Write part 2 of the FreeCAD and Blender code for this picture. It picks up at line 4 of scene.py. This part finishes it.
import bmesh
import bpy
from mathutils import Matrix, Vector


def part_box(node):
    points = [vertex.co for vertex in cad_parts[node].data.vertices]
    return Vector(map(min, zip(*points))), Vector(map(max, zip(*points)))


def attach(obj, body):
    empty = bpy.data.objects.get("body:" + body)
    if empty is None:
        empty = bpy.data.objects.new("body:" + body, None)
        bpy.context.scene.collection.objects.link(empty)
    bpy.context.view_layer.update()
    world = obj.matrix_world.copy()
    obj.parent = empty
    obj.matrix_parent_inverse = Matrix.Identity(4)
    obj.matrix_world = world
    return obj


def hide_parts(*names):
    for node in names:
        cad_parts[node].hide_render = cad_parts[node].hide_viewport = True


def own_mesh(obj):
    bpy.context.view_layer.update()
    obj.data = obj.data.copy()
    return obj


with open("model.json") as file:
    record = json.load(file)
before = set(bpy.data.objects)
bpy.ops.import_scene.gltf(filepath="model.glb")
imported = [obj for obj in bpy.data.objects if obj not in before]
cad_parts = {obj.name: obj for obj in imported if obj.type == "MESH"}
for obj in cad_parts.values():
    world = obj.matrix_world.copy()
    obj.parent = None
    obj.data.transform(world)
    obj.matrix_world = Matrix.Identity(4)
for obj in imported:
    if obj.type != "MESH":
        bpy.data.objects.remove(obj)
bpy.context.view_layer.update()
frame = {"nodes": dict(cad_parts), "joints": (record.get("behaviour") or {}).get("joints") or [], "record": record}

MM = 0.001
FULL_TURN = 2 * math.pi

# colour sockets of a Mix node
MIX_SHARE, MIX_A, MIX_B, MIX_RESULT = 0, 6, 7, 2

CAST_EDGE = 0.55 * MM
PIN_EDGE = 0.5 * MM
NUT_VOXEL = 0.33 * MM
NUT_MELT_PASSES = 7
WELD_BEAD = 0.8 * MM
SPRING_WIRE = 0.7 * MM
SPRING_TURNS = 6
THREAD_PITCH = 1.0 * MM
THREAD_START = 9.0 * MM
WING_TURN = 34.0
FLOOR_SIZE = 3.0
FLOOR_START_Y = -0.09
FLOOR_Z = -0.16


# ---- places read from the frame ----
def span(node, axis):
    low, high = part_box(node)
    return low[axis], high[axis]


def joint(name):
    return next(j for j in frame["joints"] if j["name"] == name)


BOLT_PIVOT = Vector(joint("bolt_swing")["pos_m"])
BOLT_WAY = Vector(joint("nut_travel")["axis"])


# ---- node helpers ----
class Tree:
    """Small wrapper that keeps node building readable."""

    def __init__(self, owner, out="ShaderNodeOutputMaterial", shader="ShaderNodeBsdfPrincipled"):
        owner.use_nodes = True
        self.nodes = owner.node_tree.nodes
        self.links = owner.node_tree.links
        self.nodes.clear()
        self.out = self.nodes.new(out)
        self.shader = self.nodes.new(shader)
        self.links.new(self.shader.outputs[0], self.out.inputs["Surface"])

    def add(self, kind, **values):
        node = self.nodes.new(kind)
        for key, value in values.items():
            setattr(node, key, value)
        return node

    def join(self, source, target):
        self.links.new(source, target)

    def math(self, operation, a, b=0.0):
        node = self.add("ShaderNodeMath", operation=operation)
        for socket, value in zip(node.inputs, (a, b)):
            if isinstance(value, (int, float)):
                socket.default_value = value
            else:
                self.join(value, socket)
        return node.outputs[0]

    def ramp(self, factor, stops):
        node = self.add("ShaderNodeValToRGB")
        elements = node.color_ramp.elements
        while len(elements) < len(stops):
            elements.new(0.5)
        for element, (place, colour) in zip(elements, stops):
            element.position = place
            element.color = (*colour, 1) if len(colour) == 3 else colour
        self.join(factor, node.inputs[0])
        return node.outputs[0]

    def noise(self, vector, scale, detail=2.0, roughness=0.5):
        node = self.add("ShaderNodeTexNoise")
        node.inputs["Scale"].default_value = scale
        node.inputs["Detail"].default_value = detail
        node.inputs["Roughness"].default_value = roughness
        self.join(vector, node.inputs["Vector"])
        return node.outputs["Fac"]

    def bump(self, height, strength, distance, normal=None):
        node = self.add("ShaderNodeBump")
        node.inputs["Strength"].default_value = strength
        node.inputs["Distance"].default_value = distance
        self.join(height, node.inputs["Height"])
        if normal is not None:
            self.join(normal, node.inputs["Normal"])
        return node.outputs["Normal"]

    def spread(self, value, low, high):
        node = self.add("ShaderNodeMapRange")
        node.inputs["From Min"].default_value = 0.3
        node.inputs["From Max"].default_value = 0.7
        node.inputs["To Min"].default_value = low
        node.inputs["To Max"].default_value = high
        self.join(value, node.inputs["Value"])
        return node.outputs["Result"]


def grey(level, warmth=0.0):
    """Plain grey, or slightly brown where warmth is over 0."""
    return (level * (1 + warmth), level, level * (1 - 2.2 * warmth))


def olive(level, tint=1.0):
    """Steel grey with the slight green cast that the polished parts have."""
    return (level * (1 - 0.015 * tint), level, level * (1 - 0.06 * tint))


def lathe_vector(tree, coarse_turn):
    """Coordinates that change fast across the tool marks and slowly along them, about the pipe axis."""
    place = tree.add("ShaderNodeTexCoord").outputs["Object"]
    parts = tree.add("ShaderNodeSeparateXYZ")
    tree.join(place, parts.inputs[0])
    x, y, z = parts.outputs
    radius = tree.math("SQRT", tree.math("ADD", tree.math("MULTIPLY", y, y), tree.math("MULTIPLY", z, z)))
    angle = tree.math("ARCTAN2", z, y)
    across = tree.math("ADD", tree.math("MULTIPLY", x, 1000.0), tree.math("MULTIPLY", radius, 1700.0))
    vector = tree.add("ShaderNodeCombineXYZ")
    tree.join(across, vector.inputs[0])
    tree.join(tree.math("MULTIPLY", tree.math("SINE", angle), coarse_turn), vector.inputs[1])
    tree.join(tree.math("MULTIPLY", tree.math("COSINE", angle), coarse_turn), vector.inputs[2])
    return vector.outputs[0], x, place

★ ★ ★

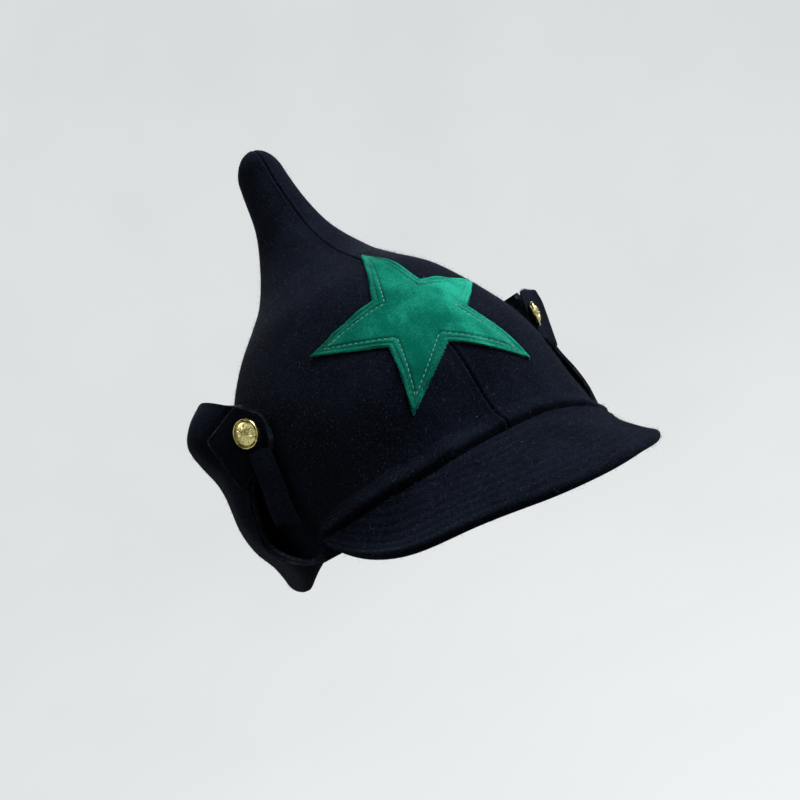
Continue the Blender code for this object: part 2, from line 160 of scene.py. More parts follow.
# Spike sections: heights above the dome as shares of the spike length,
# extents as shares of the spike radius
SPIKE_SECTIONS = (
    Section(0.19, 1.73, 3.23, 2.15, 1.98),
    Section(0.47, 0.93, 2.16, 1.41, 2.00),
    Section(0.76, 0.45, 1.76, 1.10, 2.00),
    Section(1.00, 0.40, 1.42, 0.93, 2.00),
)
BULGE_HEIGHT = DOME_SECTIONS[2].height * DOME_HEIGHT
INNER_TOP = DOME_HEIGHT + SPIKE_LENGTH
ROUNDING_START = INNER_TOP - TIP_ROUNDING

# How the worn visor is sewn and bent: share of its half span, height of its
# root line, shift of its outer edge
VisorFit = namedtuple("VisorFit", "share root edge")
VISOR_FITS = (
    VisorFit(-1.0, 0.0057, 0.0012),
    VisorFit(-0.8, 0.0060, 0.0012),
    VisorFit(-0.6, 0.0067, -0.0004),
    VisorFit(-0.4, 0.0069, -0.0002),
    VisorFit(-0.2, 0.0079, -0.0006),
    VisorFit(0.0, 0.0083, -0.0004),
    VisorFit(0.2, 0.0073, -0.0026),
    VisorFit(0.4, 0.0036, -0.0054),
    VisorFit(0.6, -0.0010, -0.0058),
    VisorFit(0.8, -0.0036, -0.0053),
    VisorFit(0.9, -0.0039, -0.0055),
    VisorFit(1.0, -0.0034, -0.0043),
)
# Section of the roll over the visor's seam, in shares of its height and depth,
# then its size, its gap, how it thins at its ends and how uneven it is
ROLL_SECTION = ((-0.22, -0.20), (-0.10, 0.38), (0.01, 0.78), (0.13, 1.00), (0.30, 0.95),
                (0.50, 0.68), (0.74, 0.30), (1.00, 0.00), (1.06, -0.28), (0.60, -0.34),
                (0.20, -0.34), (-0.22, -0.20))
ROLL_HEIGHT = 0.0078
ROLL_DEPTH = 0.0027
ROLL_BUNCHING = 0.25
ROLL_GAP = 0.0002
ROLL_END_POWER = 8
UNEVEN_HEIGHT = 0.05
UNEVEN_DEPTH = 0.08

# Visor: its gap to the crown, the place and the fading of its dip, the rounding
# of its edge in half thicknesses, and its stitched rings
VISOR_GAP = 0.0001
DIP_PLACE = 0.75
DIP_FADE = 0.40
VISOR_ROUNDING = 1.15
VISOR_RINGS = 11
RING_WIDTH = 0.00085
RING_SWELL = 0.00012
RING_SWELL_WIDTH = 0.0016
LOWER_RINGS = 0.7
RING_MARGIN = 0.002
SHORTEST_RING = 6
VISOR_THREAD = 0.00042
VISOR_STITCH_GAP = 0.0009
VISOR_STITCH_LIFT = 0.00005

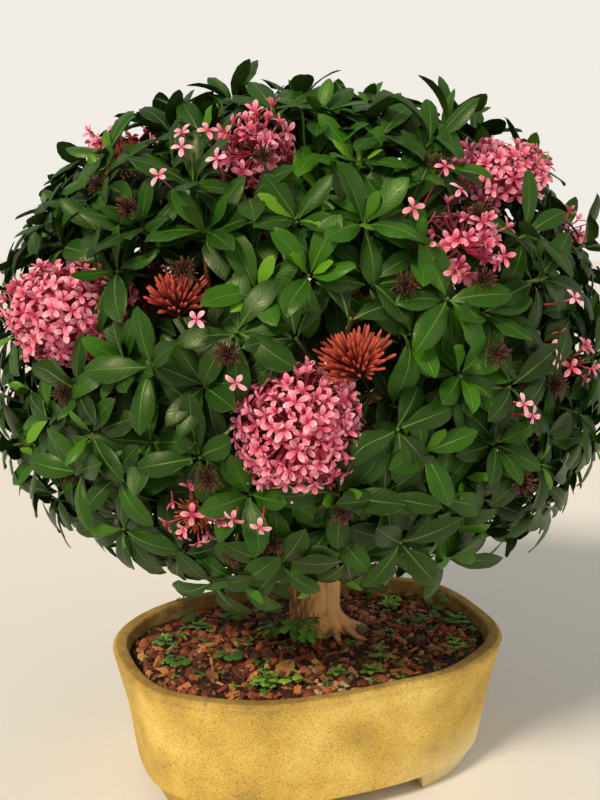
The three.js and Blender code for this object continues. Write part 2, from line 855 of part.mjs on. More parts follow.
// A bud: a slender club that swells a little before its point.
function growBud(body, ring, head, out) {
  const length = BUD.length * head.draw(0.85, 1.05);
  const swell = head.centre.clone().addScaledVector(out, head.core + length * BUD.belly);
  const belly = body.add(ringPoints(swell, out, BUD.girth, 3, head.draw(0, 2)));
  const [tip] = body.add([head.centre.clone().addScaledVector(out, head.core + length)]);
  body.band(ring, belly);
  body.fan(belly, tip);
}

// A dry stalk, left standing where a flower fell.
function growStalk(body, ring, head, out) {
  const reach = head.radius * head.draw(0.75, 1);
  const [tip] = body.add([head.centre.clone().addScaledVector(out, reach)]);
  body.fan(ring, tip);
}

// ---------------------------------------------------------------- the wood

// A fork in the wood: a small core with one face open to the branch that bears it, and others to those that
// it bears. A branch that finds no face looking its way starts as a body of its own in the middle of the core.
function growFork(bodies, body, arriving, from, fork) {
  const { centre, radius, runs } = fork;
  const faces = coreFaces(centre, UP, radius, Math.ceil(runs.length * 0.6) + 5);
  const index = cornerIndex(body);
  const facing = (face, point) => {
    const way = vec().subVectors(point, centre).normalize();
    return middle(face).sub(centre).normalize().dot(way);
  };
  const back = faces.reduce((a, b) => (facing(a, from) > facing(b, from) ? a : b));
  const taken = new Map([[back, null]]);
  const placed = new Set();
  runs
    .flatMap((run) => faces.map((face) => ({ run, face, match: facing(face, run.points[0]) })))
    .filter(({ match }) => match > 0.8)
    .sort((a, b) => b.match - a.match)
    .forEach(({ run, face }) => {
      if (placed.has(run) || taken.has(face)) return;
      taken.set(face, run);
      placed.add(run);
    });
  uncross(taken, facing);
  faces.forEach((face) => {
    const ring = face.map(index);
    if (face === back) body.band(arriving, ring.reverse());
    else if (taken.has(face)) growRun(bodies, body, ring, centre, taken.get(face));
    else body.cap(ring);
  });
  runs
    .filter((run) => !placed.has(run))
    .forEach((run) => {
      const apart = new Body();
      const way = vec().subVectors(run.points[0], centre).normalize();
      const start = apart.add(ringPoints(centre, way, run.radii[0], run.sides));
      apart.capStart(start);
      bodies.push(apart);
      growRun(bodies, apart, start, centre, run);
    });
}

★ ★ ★

■ Problem to solve
Emit only the lines from the one containing "Write part 2 of" through the one containing "return next(j for", copied exactly.

■ Written solution
Write part 2 of the FreeCAD and Blender code for this picture. It picks up at line 4 of scene.py. This part finishes it.
import bmesh
import bpy
from mathutils import Matrix, Vector


def part_box(node):
    points = [vertex.co for vertex in cad_parts[node].data.vertices]
    return Vector(map(min, zip(*points))), Vector(map(max, zip(*points)))


def attach(obj, body):
    empty = bpy.data.objects.get("body:" + body)
    if empty is None:
        empty = bpy.data.objects.new("body:" + body, None)
        bpy.context.scene.collection.objects.link(empty)
    bpy.context.view_layer.update()
    world = obj.matrix_world.copy()
    obj.parent = empty
    obj.matrix_parent_inverse = Matrix.Identity(4)
    obj.matrix_world = world
    return obj


def hide_parts(*names):
    for node in names:
        cad_parts[node].hide_render = cad_parts[node].hide_viewport = True


def own_mesh(obj):
    bpy.context.view_layer.update()
    obj.data = obj.data.copy()
    return obj


with open("model.json") as file:
    record = json.load(file)
before = set(bpy.data.objects)
bpy.ops.import_scene.gltf(filepath="model.glb")
imported = [obj for obj in bpy.data.objects if obj not in before]
cad_parts = {obj.name: obj for obj in imported if obj.type == "MESH"}
for obj in cad_parts.values():
    world = obj.matrix_world.copy()
    obj.parent = None
    obj.data.transform(world)
    obj.matrix_world = Matrix.Identity(4)
for obj in imported:
    if obj.type != "MESH":
        bpy.data.objects.remove(obj)
bpy.context.view_layer.update()
frame = {"nodes": dict(cad_parts), "joints": (record.get("behaviour") or {}).get("joints") or [], "record": record}

MM = 0.001
FULL_TURN = 2 * math.pi

# colour sockets of a Mix node
MIX_SHARE, MIX_A, MIX_B, MIX_RESULT = 0, 6, 7, 2

CAST_EDGE = 0.55 * MM
PIN_EDGE = 0.5 * MM
NUT_VOXEL = 0.33 * MM
NUT_MELT_PASSES = 7
WELD_BEAD = 0.8 * MM
SPRING_WIRE = 0.7 * MM
SPRING_TURNS = 6
THREAD_PITCH = 1.0 * MM
THREAD_START = 9.0 * MM
WING_TURN = 34.0
FLOOR_SIZE = 3.0
FLOOR_START_Y = -0.09
FLOOR_Z = -0.16


# ---- places read from the frame ----
def span(node, axis):
    low, high = part_box(node)
    return low[axis], high[axis]


def joint(name):
    return next(j for j in frame["joints"] if j["name"] == name)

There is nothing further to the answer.